Reproduce each line of the material precisely.

START DATA EXCERPT

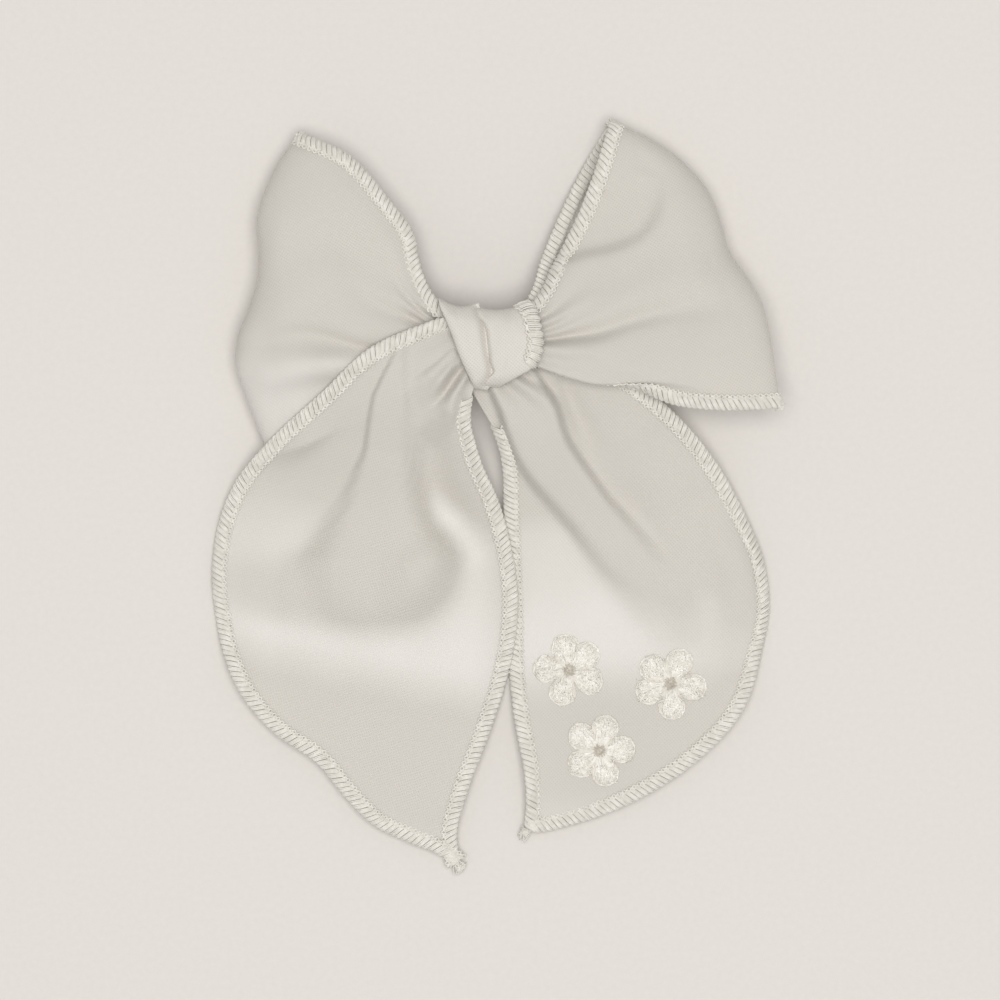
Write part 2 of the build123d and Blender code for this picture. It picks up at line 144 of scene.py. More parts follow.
def smoothstep(low, high, value):
    """0 at low and 1 at high, smoothly."""
    t = np.clip((value - low) / (high - low), 0, 1)
    return t * t * (3 - 2 * t)


def step(value):
    """0 far below zero and 1 far above it, smoothly."""
    return 0.5 + 0.5 * np.tanh(value)


def fold_height(x, y, fold):
    """Height that one fold adds. A fold is (line, heights, half widths, softness left, softness right)."""
    line, *keys = fold
    path = smooth_line(line, 80)
    along = np.gradient(path, axis=0)
    gap_x = x[..., None] - path[:, 0]
    gap_y = y[..., None] - path[:, 1]
    nearest = np.argmin(gap_x**2 + gap_y**2, axis=-1)
    rows = np.indices(nearest.shape)
    gap_x = gap_x[(*rows, nearest)]
    gap_y = gap_y[(*rows, nearest)]
    side = np.sign(along[nearest, 0] * gap_y - along[nearest, 1] * gap_x)
    distance = side * np.hypot(gap_x, gap_y)
    t = nearest / (len(path) - 1)
    height, width, left, right = (np.interp(t, np.linspace(0, 1, len(key)), key) for key in keys)
    return height * step((distance + width) / right) * step((width - distance) / left)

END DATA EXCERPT

## SOLUTION TO THIS TASK
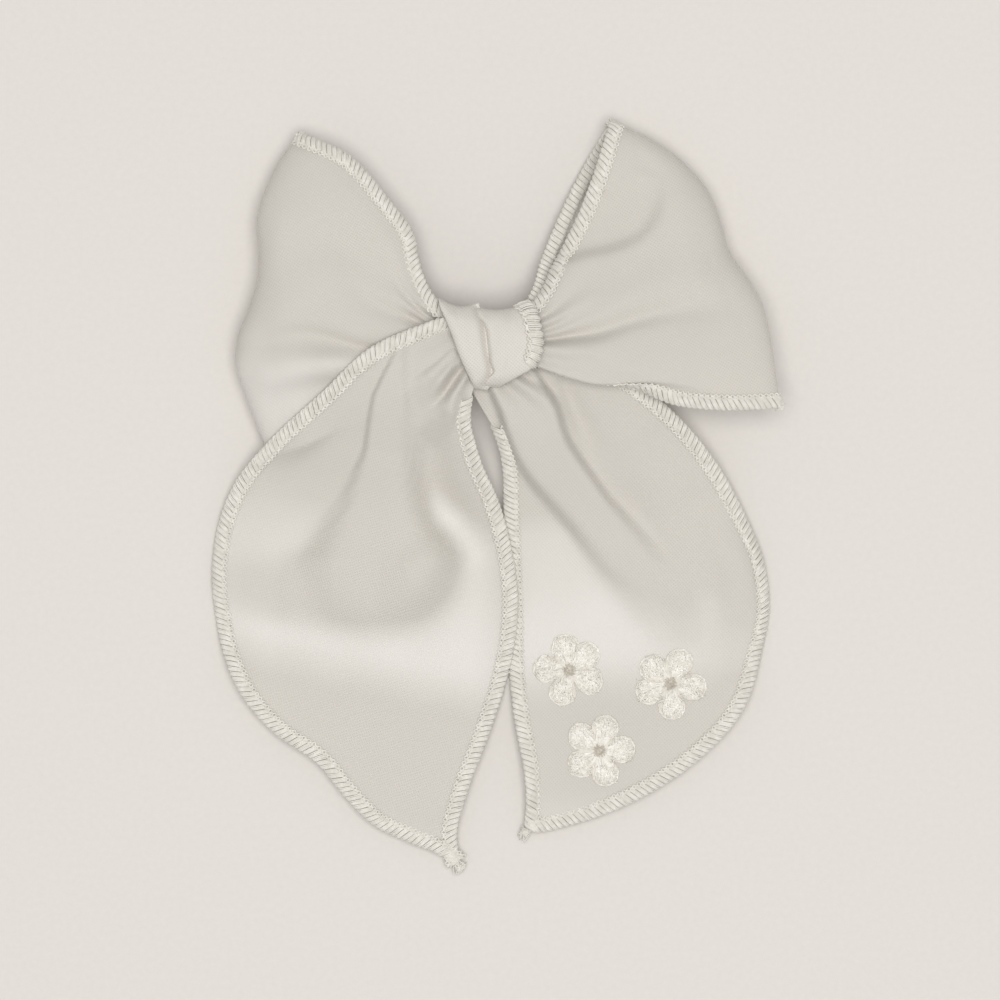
Write part 2 of the build123d and Blender code for this picture. It picks up at line 144 of scene.py. More parts follow.
def smoothstep(low, high, value):
    """0 at low and 1 at high, smoothly."""
    t = np.clip((value - low) / (high - low), 0, 1)
    return t * t * (3 - 2 * t)


def step(value):
    """0 far below zero and 1 far above it, smoothly."""
    return 0.5 + 0.5 * np.tanh(value)


def fold_height(x, y, fold):
    """Height that one fold adds. A fold is (line, heights, half widths, softness left, softness right)."""
    line, *keys = fold
    path = smooth_line(line, 80)
    along = np.gradient(path, axis=0)
    gap_x = x[..., None] - path[:, 0]
    gap_y = y[..., None] - path[:, 1]
    nearest = np.argmin(gap_x**2 + gap_y**2, axis=-1)
    rows = np.indices(nearest.shape)
    gap_x = gap_x[(*rows, nearest)]
    gap_y = gap_y[(*rows, nearest)]
    side = np.sign(along[nearest, 0] * gap_y - along[nearest, 1] * gap_x)
    distance = side * np.hypot(gap_x, gap_y)
    t = nearest / (len(path) - 1)
    height, width, left, right = (np.interp(t, np.linspace(0, 1, len(key)), key) for key in keys)
    return height * step((distance + width) / right) * step((width - distance) / left)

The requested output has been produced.